Lori Felker: Intrusions and Interruptions

image from Lori Felker's short film NOT YOU
image from Lori Felker's film SPONTANEOUS
image from Lori Felker's film SPONTANEOUS

Lori Felker is a filmmaker/artist, teacher, programmer, and performer.  Her moving image work focuses on the ways in which we process, share and disseminate information, via screens, dreams, gestures, games, and dialogue. By employing and pushing these structures, she attempts to study the ineloquent, oppositional, delusional, frustrating, and chaotic qualities of human interaction.

Lori works in a variety of mediums and has shown her work internationally at festivals and spaces including the Rotterdam International Film Festival; NYFF: Views from the Avant-Garde; VideoEx, Zurich; Ann Arbor Film Festival; Festival du Nouveau Cinema, Montreal; Curtas Vila do Conde Film Festival, Portugal; Glass Curtain Gallery, Chicago; LA Filmforum; BAMcinemaFest, Brooklyn; Space Gallery, Pittsburgh.

She is an Illinois Arts Council Artists Grant recipient, a Wexner Center Artist in Residence and a Fulbright Fellow. She lives in Chicago and is currently an Assistant Professor at DePaul University.

Program

Spontaneous (Lori Felker, 2020, 14min, 16mm to DCP)
You never know when someone is miscarrying; it could be happening right next to you.

Discontinuity (Lori Felker, 2016, 14min, DCP)
Tabitha and Stephen have been in each other’s lives for a long time, but because of their jobs they must periodically live apart. When Tabitha returns “home” after their longest separation, what they’ve been missing becomes opaquely. As the interruptions and incongruities pile up, Discontinuity mirrors the missed connections in its characters’ reunion with its approach to editing, its confusion of time and space, and a free wheelin’ clowder of cats.

Not You (Lori Felker, 2021, 11min, DCP)
A mother is one with her baby, but sometimes she needs to welcome an interloper to find a little space.

Milk Factory (Corinne Botz, 2021, 11min, DCP)
This film made inside the Longworth House lactation suite, one of several created at the U.S. House of Representatives, reveals the hidden labor of working mothers.

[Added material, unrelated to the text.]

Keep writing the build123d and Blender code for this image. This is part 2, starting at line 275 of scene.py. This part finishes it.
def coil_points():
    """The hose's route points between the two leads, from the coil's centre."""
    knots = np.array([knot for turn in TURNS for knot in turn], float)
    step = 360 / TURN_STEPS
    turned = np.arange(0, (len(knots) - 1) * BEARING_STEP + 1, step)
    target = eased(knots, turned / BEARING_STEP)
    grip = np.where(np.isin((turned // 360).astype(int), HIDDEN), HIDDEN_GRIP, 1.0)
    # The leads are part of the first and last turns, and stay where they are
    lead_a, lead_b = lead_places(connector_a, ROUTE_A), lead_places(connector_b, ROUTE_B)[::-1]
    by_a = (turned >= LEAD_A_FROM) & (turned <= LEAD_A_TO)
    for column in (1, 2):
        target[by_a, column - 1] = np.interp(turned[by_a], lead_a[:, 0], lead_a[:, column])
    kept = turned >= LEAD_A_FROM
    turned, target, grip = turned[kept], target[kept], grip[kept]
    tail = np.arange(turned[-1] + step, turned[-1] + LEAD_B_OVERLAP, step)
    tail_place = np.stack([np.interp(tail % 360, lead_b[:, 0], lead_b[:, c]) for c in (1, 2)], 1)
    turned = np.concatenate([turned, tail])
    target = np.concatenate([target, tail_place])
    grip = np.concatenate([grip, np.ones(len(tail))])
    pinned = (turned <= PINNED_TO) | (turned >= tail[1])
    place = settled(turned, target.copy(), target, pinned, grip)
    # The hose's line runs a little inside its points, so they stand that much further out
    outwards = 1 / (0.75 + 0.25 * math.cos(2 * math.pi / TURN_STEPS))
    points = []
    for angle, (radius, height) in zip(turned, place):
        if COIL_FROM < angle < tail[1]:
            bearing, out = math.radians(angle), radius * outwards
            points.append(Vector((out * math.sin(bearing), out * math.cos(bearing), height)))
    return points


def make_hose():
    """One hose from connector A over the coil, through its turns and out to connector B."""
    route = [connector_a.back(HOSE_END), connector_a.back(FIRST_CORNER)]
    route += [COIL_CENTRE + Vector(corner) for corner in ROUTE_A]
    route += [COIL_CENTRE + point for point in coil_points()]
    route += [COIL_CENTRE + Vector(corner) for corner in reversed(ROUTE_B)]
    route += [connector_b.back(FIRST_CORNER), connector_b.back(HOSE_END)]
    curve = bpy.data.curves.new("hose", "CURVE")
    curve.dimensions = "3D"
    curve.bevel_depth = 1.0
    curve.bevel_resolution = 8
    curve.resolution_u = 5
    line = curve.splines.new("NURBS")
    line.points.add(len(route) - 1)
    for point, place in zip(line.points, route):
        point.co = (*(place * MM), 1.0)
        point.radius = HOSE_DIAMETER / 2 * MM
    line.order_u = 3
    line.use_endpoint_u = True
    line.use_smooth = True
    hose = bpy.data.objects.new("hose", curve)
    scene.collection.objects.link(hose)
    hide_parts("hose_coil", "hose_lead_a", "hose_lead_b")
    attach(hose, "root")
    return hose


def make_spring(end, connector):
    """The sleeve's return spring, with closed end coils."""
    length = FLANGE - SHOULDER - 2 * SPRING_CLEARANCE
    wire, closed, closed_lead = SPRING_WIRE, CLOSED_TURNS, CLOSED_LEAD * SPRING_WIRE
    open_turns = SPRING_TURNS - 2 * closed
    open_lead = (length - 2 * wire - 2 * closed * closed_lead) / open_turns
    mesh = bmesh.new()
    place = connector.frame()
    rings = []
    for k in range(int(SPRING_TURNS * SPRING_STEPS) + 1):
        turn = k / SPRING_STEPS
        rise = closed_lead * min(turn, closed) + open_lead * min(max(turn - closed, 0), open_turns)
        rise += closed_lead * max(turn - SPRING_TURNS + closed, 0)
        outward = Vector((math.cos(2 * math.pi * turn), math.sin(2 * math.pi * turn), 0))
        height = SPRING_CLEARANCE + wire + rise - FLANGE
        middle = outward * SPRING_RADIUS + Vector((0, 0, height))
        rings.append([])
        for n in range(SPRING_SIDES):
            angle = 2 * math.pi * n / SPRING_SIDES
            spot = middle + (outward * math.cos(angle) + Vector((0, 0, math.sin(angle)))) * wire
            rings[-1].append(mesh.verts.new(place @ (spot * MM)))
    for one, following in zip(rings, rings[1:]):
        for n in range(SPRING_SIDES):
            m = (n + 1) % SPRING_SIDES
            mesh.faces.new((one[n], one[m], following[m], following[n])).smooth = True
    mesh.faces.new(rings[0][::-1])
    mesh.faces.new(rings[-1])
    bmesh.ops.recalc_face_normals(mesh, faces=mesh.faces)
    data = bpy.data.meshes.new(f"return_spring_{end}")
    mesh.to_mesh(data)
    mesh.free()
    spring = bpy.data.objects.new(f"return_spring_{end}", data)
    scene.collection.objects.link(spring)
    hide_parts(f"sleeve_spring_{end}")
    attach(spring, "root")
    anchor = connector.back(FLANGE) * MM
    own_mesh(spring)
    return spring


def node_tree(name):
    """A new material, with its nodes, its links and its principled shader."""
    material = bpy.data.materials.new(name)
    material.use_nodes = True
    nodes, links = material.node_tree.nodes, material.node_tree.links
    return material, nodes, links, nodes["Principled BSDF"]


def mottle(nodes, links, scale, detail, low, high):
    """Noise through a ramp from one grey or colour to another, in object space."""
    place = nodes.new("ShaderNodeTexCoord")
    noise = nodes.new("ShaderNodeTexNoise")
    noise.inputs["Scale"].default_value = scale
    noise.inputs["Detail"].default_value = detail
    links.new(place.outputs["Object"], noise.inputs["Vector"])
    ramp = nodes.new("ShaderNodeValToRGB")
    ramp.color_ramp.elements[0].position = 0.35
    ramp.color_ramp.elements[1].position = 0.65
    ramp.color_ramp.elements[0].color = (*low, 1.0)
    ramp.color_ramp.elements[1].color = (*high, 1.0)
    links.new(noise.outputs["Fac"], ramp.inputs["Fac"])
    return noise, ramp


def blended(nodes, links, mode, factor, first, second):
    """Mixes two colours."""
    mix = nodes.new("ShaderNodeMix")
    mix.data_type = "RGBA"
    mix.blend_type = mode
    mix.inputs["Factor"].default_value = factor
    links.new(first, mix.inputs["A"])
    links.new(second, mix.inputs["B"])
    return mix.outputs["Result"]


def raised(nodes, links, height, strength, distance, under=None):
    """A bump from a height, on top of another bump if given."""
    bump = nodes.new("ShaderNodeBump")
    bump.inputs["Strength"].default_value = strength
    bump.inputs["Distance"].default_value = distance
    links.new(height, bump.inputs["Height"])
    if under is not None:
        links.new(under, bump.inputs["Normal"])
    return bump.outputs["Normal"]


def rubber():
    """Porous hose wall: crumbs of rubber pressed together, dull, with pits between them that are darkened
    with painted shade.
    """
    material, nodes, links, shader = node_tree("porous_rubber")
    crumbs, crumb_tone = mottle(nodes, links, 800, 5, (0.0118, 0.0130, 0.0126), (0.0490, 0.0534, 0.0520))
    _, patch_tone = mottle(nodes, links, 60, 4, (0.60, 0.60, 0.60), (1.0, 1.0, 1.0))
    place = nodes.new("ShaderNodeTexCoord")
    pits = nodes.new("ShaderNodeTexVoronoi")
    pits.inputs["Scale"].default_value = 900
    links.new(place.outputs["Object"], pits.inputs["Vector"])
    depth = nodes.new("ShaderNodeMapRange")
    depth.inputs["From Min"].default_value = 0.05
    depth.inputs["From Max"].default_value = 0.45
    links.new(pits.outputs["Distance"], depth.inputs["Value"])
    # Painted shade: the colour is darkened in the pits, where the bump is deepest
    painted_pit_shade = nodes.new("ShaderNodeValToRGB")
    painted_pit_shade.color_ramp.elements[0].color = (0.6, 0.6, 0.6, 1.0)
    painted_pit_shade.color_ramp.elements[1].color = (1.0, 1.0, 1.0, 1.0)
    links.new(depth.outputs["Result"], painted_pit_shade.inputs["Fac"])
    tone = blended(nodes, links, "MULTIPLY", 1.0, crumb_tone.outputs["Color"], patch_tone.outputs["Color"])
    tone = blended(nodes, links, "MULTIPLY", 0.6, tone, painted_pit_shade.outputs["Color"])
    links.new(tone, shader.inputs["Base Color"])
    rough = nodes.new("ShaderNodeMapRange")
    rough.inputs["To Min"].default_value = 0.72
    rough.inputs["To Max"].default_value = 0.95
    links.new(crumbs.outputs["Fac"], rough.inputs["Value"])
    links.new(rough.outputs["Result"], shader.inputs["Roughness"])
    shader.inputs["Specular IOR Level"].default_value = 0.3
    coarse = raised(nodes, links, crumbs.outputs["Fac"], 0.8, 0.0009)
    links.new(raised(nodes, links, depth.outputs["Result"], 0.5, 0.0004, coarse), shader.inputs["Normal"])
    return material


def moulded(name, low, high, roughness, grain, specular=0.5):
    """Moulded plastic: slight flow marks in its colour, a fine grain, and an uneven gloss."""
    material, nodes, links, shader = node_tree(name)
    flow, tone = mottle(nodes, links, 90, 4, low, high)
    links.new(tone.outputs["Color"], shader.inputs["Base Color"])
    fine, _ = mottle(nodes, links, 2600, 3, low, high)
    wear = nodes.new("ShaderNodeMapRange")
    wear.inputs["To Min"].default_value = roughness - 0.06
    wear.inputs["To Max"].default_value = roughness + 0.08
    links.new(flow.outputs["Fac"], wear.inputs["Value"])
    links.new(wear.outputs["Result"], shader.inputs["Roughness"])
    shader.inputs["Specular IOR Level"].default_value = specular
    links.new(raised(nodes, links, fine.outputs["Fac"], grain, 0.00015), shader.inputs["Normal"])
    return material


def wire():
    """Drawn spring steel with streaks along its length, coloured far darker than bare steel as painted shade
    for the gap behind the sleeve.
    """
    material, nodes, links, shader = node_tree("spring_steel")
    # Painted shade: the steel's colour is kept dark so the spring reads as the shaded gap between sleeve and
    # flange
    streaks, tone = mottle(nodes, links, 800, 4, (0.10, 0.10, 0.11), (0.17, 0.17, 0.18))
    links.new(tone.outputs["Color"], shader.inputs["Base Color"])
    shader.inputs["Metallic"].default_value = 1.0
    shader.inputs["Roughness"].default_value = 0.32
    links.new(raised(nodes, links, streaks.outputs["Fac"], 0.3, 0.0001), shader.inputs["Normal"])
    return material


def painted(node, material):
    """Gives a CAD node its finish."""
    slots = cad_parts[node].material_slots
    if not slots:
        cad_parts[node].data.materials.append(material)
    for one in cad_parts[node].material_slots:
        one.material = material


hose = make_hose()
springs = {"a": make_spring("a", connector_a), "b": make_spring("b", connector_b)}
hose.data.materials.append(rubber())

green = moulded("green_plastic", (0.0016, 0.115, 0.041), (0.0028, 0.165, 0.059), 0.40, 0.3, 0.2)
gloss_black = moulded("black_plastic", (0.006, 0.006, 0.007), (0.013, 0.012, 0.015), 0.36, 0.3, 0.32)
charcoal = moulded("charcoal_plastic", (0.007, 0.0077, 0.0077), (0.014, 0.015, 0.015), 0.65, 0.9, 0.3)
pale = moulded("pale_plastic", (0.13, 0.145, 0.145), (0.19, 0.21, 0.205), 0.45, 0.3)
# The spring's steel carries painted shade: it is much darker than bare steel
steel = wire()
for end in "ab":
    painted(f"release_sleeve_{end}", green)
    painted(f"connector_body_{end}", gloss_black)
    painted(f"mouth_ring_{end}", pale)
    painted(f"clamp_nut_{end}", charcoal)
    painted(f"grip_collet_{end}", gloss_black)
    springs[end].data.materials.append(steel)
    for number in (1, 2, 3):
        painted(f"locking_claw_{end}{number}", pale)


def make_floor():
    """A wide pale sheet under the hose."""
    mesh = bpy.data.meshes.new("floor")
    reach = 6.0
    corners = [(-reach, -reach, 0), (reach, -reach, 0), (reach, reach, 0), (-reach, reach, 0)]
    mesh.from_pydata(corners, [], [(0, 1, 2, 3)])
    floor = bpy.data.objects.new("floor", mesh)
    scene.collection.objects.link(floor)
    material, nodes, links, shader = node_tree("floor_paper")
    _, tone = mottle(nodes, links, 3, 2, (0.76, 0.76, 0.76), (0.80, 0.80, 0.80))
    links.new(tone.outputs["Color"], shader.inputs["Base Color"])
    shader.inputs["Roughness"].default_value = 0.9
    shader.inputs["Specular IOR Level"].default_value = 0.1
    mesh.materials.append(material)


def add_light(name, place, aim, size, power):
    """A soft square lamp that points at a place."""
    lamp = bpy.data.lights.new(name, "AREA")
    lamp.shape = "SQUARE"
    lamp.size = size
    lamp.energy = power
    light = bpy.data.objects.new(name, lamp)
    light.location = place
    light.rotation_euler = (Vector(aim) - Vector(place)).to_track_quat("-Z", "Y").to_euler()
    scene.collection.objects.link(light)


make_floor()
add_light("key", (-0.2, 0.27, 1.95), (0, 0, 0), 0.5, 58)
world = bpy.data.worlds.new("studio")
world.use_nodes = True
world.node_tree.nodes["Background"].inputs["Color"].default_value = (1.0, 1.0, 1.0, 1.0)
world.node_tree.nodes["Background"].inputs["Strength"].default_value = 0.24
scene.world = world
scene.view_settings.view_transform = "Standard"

Two Sons and a River of Blood (Amber Bemak & Angelo Madsen Minax, 2021, 10min, DCP)
A queer woman is pregnant. The self-made family unit of two dykes and a trans man imagine a kind of erotic magic that will allow for procreation based solely on desire. Together they enact a public sex ritual to symbolize their hopefulness for multiplicity, acknowledging their cyborg bodies as technological interventions. When the queer woman miscarries her child, the three begin to build their own mythic understanding of where bodies live when they are not inside us. They create a story to trace movement of the non-body, from a hole, to a river, to a room. Images of an imaginary white room, an ikea-esque torture chamber of stillness, haunt them. As a parallel emerges between the pregnant body and the trans body, the techno-sex act becomes the key and a pyramid becomes the portal to access this other world of non-bodied existence.